I am not your healer
It is difficult to identify the specific turning point in the mental health profession at which modern-day grifting seems like the standard. Was it the COVID pandemic? Is TikTok the culprit? Are venture capitalists and tech companies responsible? IS IT CRACK? I do not know which way to send the blame. However, what I know for sure is that I am sick of the tomfoolery, buffoonery, and scamming.
I have been in the business of caring in community amongst my people and living a life of service since I was 12 years old. Before I stepped foot on a college campus to start collecting degrees and debt, I was a student leader in middle school and high school, affectionately known as a rebel with a cause. People have always been at the center of what I do, and at no point throughout my journey of adding letters behind my name have I come to see people as profit.
I can not help but draw parallels between individuals in the mental health profession who proclaim to be healers and scammers; they are pretty much the same to me, because what are you talking about?! How is it possible that you believe so much of yourself and so little of others that you have the power to heal another person? At what point did you stop believing, or have you ever believed, that people are wildly capable and the ability to heal thyself is within?
As a licensed mental health professional, I am not a healer, and I have no desire to masquerade as one for several reasons. The first and most important one is that I have enough of my own life going on, and healing me is a laborious full-time job, and there is nothing glamorous about it. The second reason is that I believe too much in the power of people, and I understand how systems of oppression have led people into believing they are without power, which is false. The third reason is that it absolutely sounds ridiculous, for a licensed mental health professional, to call themselves a healer when you are lowkey an agent of the state.

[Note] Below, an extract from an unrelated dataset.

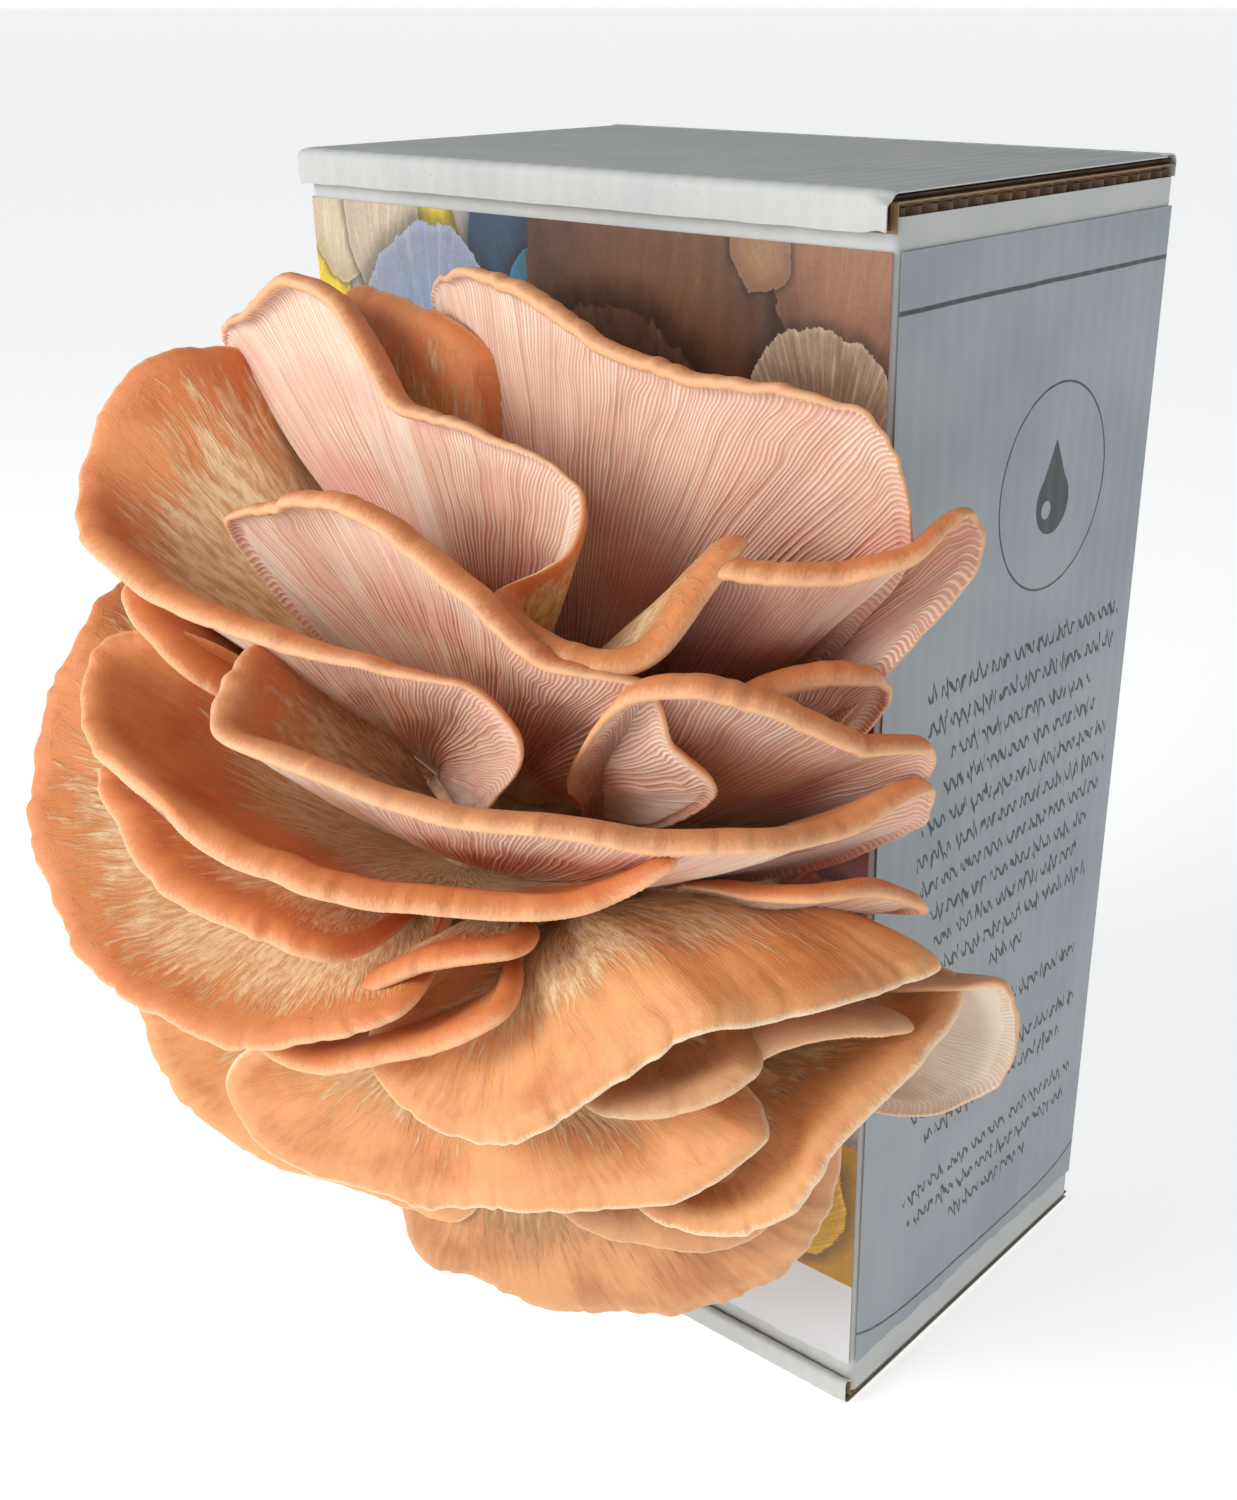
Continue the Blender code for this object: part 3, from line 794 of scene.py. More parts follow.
def settle(thing: bpy.types.Object, material: Material, body: str, slot: str, *nodes: str) -> None:
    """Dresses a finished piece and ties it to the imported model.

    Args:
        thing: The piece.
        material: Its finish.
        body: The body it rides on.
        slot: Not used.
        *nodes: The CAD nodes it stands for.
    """
    thing.data.materials.clear()
    thing.data.materials.append(material)
    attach(thing, body)
    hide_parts(*nodes)
    LOG.info("%s: %d faces", thing.name, len(thing.data.polygons))


def lumps(points: Array, seed: int) -> Array:
    """Smooth random values from -1 to 1.

    Args:
        points: Places, their last axis 1 to 3 long, in steps of the pattern.
        seed: Which pattern.

    Returns:
        A value for each place.
    """
    table = np.random.default_rng(seed).uniform(-1.0, 1.0, 4096)
    base = np.floor(points).astype(np.int64)
    part = points - base
    part = part * part * (3.0 - 2.0 * part)
    primes = np.array([73856093, 19349663, 83492791])[:points.shape[-1]]
    total = np.zeros(points.shape[:-1])
    for corner in itertools.product((0, 1), repeat=points.shape[-1]):
        weight = np.prod(np.where(np.array(corner), part, 1.0 - part), axis=-1)
        key = np.bitwise_xor.reduce((base + np.array(corner)) * primes, axis=-1)
        total += weight * table[key & 4095]
    return total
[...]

Now I do not want you to read this and surmise that I am dismissive of actual traditional healers and ancestral practices because I am not. I know that the current Western construct of mental and behavioral health therapies is not the same thing; it never has been, and it never will be. At its core, mental and behavioral health interventions are a science with methodologies that practitioners are, hopefully, trained and skilled to administer. And by doing so, the goal should not be to heal clients, families, and communities but to help them access and define what healing looks like for them.
A statement that I live by is: I am Black before I am a social worker, and I am a revolutionary before I am a therapist. I do not seek dominion over others. Nonetheless, I have observed how individuals, organizations, and corporations use this field to do just that, which fuels my rage, because how dare you?! We are dealing with a legitimate invasion, and I deeply recognize that those of us doing the work rarely have time to combat misinformation and snuff out the scammers because we are actually doing the work. However, if love for and the protection of people are at the core of what you do and who you are, we must start making time for it. I will continue to do my part because my people not only deserve to know but also feel they are capable, powerful, and worthy of care and truth.